A shortcoming of this measure, though, is that shortest path ignores how many paths there are from one node to the other. This scenario is depicted in Fig. 1. Suppose in a social network, we would like to determine something about how likely it is that one person (say Alice) will meet another (say Bob) in the future. Suppose Bob is a friend of only one of Alice's friends. Then, given no other information, it seems unlikely that Alice would ever meet Bob, since there is only one avenue for Alice to meet Bob. Of course, this could be different if Bob was good friends with Alice's significant other, so we might want to weight edges if we have information about how close Alice is to her friends in the social network. Now, if Bob is friends with half of Alice's friends, it seems quite likely that when Alice goes to a party with her friends or is hanging out with one of those friends, then Alice will run into Bob. In both of these cases, the shortest path distance between Alice and Bob is the same, but the outcome of how likely they are to meet (which is what we want to analyze) is different.

It turns out that a useful analogy can be made by considering each edge as a resistor in a resistor network. In the unweighted case, each edge is a resistor with resistance 1 (or $1~\Omega$ if having a resistance without units bothers you, though units will be dropped for the rest of the post) and in the weighted case, each edge is a resistor with resistance equal to the inverse weight of the edge. We will see that the effective resistance between two nodes is a good measure of distance that more accurately captures the scenario described above. Groups of nodes with small effective resistance between them will correspond to clusters of people (such as people who work in one workplace) in the social network.

The effective resistance satisfies the triangle inequality, which is a defining property of distances [1]. We can see this as follows. The effective resistance between nodes $a$ and $b$ is the voltage between the two nodes when one unit of current is sent into $a$ and extracted from $b.$ Let the voltage at $b$ be zero (we are always free to set zero potential wherever we like). Then $R_{ab} = v_a = (v_a-v_c)+v_c.$ Now, we know that $v_a-v_c \leq R_{ac},$ since the potential should be maximal at the source (current doesn't climb uphill). Similarly, $v_c\leq R_{cb}$ (remember node $b$ is grounded). Thus, we have that $R_{ab} \leq R_{ac}+R_{cb},$ and the triangle inequality holds. The other defining characteristics hold quite trivially, so the effective resistance is a reasonable way to calculate distance.

Now consider the example presented before and depicted in Fig. 1. If Bob is only friends with one of Alice's friends, and there are no other links between Alice and Bob, then the effective resistance between Alice and Bob is 2. In this case, the effective resistance is the same as the shortest path distance. If Bob is friends with 7 of Alice's friends, and there are no other links between Alice and Bob, the effective resistance between Alice and Bob is 0.29. So, we see that this satisfies the property that having one connection is not as important as having many connections to Bob.

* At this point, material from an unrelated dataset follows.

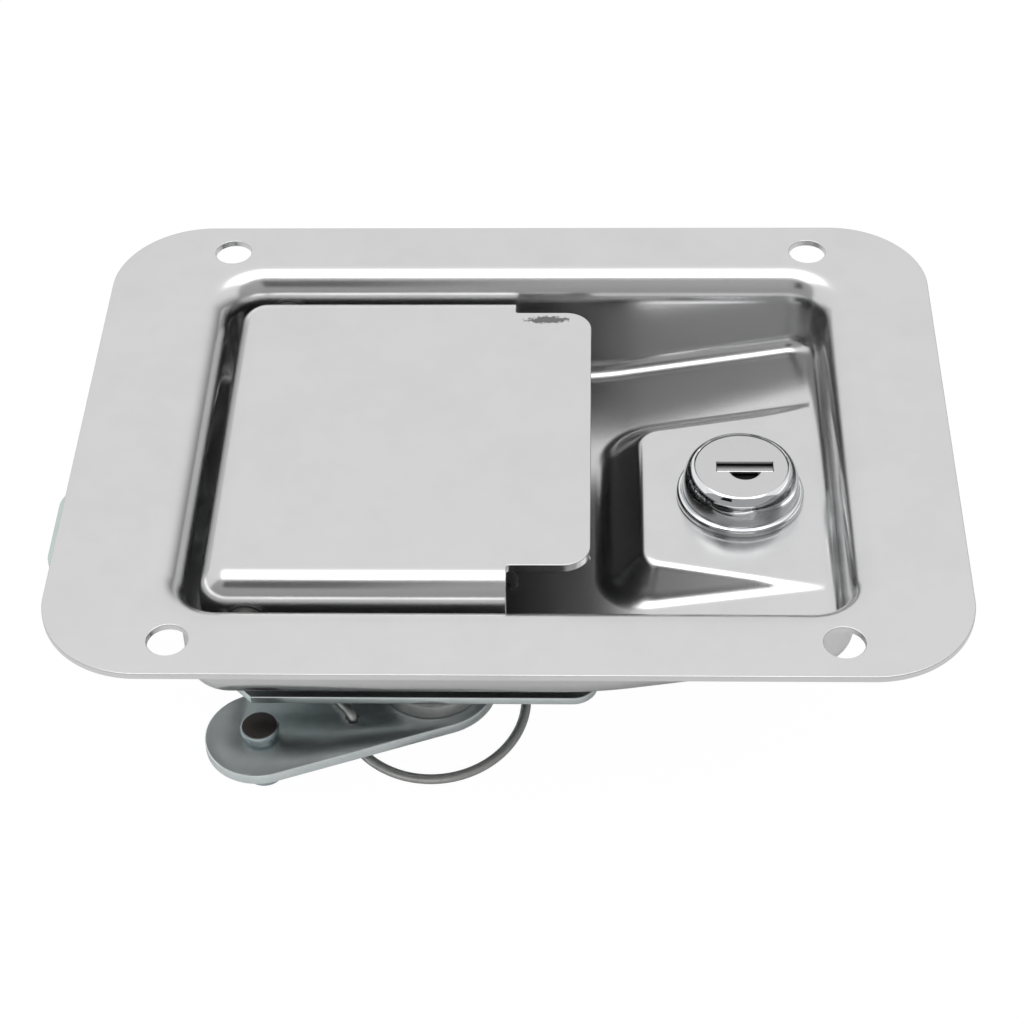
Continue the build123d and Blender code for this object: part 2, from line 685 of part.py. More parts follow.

Another interesting consequence of this analogy is related to random walks. Suppose a walker starts at a node $v$, and chooses a random edge connected to that node to walk along (the random choice is weighted by edge weights if the graph is weighted). Then, the expected number of steps to start at $v,$ go to another node $w,$ and return back to $v$ (which is called the commute time) is proportional to the effective resistance between $v$ and $w.$ One way to think about this is that a way to estimate effective resistance, then, on a large resistor network would be through the use of random walks [2]. This is interesting for tricky resistor problems such as the infinite grid of resistors. This also reinforces the idea that effective resistance is a good way of quantifying communities. When one node is well connected with another, it should be relatively easy to commute between the nodes, and thus they should be part of the same community. Further, this notion can be used to place bounds on the maximum possible commute time.

Effective resistance has many other uses as well. Quickly computing effective resistance turns out to be quite useful in speeding up an algorithm that solves the maximum flow problem [3]. In addition, sampling edges by weights proportional to the effective resistance across the edge yields an algorithm that sparsifies graphs. This means that the new graph has fewer nodes and edges than the original graph, but looks "close" to the original graph, and is a more efficient representation of that information [4].

References
1. Lau, L.C., 2015. Lecture notes on electrical networks.
2. Ellens, W., 2011. Effective Resistance.
3. Christiano, P., et al., 2010. Electrical Flows, Laplacian Systems, and Faster Approximation of Maximum Flow in Undirected Graphs.
4. Spielman, D. and Srivastava, N., 2011. Graph Sparsification by Effective Resistances. SIAM J. Comput., 40(6), 1913–1926.